> **To do**
Repeat the listing in full. Nothing may be added or left out.

> **Source material**
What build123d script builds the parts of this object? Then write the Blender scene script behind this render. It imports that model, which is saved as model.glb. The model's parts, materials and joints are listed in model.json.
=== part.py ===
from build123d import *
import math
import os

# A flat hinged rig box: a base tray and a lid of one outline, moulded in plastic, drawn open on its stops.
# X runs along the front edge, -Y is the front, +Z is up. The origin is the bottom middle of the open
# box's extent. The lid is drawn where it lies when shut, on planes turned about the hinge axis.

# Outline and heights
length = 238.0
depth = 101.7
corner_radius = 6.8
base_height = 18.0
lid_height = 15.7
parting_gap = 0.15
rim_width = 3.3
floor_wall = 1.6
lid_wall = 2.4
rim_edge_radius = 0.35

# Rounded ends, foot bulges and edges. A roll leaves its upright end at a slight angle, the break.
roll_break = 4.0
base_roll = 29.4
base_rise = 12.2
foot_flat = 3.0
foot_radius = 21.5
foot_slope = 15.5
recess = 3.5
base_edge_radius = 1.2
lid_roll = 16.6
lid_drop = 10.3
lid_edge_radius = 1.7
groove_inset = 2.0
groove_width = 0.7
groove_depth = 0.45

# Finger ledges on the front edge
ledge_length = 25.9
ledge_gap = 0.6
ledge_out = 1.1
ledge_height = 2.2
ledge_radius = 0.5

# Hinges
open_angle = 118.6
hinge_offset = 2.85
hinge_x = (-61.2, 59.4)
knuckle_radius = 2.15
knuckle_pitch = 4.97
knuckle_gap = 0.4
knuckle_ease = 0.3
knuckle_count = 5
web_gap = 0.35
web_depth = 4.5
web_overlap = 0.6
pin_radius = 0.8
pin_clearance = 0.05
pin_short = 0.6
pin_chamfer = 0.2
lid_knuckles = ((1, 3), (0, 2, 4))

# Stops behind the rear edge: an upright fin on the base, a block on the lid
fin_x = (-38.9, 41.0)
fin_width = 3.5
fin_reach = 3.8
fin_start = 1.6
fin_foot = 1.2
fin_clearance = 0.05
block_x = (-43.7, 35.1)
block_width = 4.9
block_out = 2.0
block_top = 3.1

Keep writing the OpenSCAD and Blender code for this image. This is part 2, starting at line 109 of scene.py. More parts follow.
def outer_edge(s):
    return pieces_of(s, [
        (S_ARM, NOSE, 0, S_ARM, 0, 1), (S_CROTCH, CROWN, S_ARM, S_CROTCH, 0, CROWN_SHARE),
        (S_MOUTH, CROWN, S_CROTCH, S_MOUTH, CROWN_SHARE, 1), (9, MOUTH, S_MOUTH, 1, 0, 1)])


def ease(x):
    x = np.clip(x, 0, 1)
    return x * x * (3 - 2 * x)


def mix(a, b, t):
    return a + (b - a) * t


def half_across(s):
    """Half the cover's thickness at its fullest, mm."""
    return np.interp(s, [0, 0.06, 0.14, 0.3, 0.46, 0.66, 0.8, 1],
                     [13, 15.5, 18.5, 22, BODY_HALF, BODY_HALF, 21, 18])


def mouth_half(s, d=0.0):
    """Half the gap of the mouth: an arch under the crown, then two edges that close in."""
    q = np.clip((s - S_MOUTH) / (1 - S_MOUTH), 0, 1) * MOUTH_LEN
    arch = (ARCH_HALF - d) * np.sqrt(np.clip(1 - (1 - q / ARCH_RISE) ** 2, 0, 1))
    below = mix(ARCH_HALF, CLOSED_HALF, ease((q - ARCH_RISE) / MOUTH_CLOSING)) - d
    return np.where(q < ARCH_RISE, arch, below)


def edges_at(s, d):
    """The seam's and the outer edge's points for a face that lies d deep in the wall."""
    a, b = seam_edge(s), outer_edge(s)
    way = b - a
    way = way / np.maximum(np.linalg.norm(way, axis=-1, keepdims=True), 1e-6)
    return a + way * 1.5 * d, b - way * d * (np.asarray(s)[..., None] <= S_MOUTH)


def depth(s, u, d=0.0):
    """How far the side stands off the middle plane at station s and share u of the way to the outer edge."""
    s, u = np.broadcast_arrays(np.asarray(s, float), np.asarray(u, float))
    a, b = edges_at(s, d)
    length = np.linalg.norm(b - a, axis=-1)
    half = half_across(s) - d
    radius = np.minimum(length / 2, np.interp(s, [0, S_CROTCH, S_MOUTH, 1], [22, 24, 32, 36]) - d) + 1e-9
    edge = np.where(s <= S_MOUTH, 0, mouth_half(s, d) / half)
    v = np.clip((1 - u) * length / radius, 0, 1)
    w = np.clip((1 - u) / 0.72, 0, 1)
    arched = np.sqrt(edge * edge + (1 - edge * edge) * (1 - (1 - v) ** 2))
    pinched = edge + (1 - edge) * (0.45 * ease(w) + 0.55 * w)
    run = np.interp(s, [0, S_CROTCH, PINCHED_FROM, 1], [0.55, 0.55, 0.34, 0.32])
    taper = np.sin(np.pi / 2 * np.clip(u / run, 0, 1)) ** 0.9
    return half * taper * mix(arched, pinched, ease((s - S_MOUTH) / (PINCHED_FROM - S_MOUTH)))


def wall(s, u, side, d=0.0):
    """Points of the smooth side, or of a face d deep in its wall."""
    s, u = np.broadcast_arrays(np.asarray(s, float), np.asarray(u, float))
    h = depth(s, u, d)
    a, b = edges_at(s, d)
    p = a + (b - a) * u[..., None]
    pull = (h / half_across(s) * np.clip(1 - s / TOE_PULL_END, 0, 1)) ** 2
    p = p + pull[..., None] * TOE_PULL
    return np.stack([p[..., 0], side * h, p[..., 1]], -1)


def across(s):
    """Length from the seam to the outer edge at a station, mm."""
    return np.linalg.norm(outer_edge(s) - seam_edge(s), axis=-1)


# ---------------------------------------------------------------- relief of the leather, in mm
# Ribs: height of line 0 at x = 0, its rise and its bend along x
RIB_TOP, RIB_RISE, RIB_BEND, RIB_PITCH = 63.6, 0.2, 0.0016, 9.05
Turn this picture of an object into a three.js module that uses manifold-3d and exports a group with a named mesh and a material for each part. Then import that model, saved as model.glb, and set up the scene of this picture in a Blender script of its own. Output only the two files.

> **Correct answer**
What build123d script builds the parts of this object? Then write the Blender scene script behind this render. It imports that model, which is saved as model.glb. The model's parts, materials and joints are listed in model.json.
=== part.py ===
from build123d import *
import math
import os

# A flat hinged rig box: a base tray and a lid of one outline, moulded in plastic, drawn open on its stops.
# X runs along the front edge, -Y is the front, +Z is up. The origin is the bottom middle of the open
# box's extent. The lid is drawn where it lies when shut, on planes turned about the hinge axis.

# Outline and heights
length = 238.0
depth = 101.7
corner_radius = 6.8
base_height = 18.0
lid_height = 15.7
parting_gap = 0.15
rim_width = 3.3
floor_wall = 1.6
lid_wall = 2.4
rim_edge_radius = 0.35

# Rounded ends, foot bulges and edges. A roll leaves its upright end at a slight angle, the break.
roll_break = 4.0
base_roll = 29.4
base_rise = 12.2
foot_flat = 3.0
foot_radius = 21.5
foot_slope = 15.5
recess = 3.5
base_edge_radius = 1.2
lid_roll = 16.6
lid_drop = 10.3
lid_edge_radius = 1.7
groove_inset = 2.0
groove_width = 0.7
groove_depth = 0.45

# Finger ledges on the front edge
ledge_length = 25.9
ledge_gap = 0.6
ledge_out = 1.1
ledge_height = 2.2
ledge_radius = 0.5

# Hinges
open_angle = 118.6
hinge_offset = 2.85
hinge_x = (-61.2, 59.4)
knuckle_radius = 2.15
knuckle_pitch = 4.97
knuckle_gap = 0.4
knuckle_ease = 0.3
knuckle_count = 5
web_gap = 0.35
web_depth = 4.5
web_overlap = 0.6
pin_radius = 0.8
pin_clearance = 0.05
pin_short = 0.6
pin_chamfer = 0.2
lid_knuckles = ((1, 3), (0, 2, 4))

# Stops behind the rear edge: an upright fin on the base, a block on the lid
fin_x = (-38.9, 41.0)
fin_width = 3.5
fin_reach = 3.8
fin_start = 1.6
fin_foot = 1.2
fin_clearance = 0.05
block_x = (-43.7, 35.1)
block_width = 4.9
block_out = 2.0
block_top = 3.1

Keep writing the OpenSCAD and Blender code for this image. This is part 2, starting at line 109 of scene.py. More parts follow.
def outer_edge(s):
    return pieces_of(s, [
        (S_ARM, NOSE, 0, S_ARM, 0, 1), (S_CROTCH, CROWN, S_ARM, S_CROTCH, 0, CROWN_SHARE),
        (S_MOUTH, CROWN, S_CROTCH, S_MOUTH, CROWN_SHARE, 1), (9, MOUTH, S_MOUTH, 1, 0, 1)])


def ease(x):
    x = np.clip(x, 0, 1)
    return x * x * (3 - 2 * x)


def mix(a, b, t):
    return a + (b - a) * t


def half_across(s):
    """Half the cover's thickness at its fullest, mm."""
    return np.interp(s, [0, 0.06, 0.14, 0.3, 0.46, 0.66, 0.8, 1],
                     [13, 15.5, 18.5, 22, BODY_HALF, BODY_HALF, 21, 18])


def mouth_half(s, d=0.0):
    """Half the gap of the mouth: an arch under the crown, then two edges that close in."""
    q = np.clip((s - S_MOUTH) / (1 - S_MOUTH), 0, 1) * MOUTH_LEN
    arch = (ARCH_HALF - d) * np.sqrt(np.clip(1 - (1 - q / ARCH_RISE) ** 2, 0, 1))
    below = mix(ARCH_HALF, CLOSED_HALF, ease((q - ARCH_RISE) / MOUTH_CLOSING)) - d
    return np.where(q < ARCH_RISE, arch, below)


def edges_at(s, d):
    """The seam's and the outer edge's points for a face that lies d deep in the wall."""
    a, b = seam_edge(s), outer_edge(s)
    way = b - a
    way = way / np.maximum(np.linalg.norm(way, axis=-1, keepdims=True), 1e-6)
    return a + way * 1.5 * d, b - way * d * (np.asarray(s)[..., None] <= S_MOUTH)


def depth(s, u, d=0.0):
    """How far the side stands off the middle plane at station s and share u of the way to the outer edge."""
    s, u = np.broadcast_arrays(np.asarray(s, float), np.asarray(u, float))
    a, b = edges_at(s, d)
    length = np.linalg.norm(b - a, axis=-1)
    half = half_across(s) - d
    radius = np.minimum(length / 2, np.interp(s, [0, S_CROTCH, S_MOUTH, 1], [22, 24, 32, 36]) - d) + 1e-9
    edge = np.where(s <= S_MOUTH, 0, mouth_half(s, d) / half)
    v = np.clip((1 - u) * length / radius, 0, 1)
    w = np.clip((1 - u) / 0.72, 0, 1)
    arched = np.sqrt(edge * edge + (1 - edge * edge) * (1 - (1 - v) ** 2))
    pinched = edge + (1 - edge) * (0.45 * ease(w) + 0.55 * w)
    run = np.interp(s, [0, S_CROTCH, PINCHED_FROM, 1], [0.55, 0.55, 0.34, 0.32])
    taper = np.sin(np.pi / 2 * np.clip(u / run, 0, 1)) ** 0.9
    return half * taper * mix(arched, pinched, ease((s - S_MOUTH) / (PINCHED_FROM - S_MOUTH)))


def wall(s, u, side, d=0.0):
    """Points of the smooth side, or of a face d deep in its wall."""
    s, u = np.broadcast_arrays(np.asarray(s, float), np.asarray(u, float))
    h = depth(s, u, d)
    a, b = edges_at(s, d)
    p = a + (b - a) * u[..., None]
    pull = (h / half_across(s) * np.clip(1 - s / TOE_PULL_END, 0, 1)) ** 2
    p = p + pull[..., None] * TOE_PULL
    return np.stack([p[..., 0], side * h, p[..., 1]], -1)


def across(s):
    """Length from the seam to the outer edge at a station, mm."""
    return np.linalg.norm(outer_edge(s) - seam_edge(s), axis=-1)


# ---------------------------------------------------------------- relief of the leather, in mm
# Ribs: height of line 0 at x = 0, its rise and its bend along x
RIB_TOP, RIB_RISE, RIB_BEND, RIB_PITCH = 63.6, 0.2, 0.0016, 9.05
Turn this picture of an object into a three.js module that uses manifold-3d and exports a group with a named mesh and a material for each part. Then import that model, saved as model.glb, and set up the scene of this picture in a Blender script of its own. Output only the two files.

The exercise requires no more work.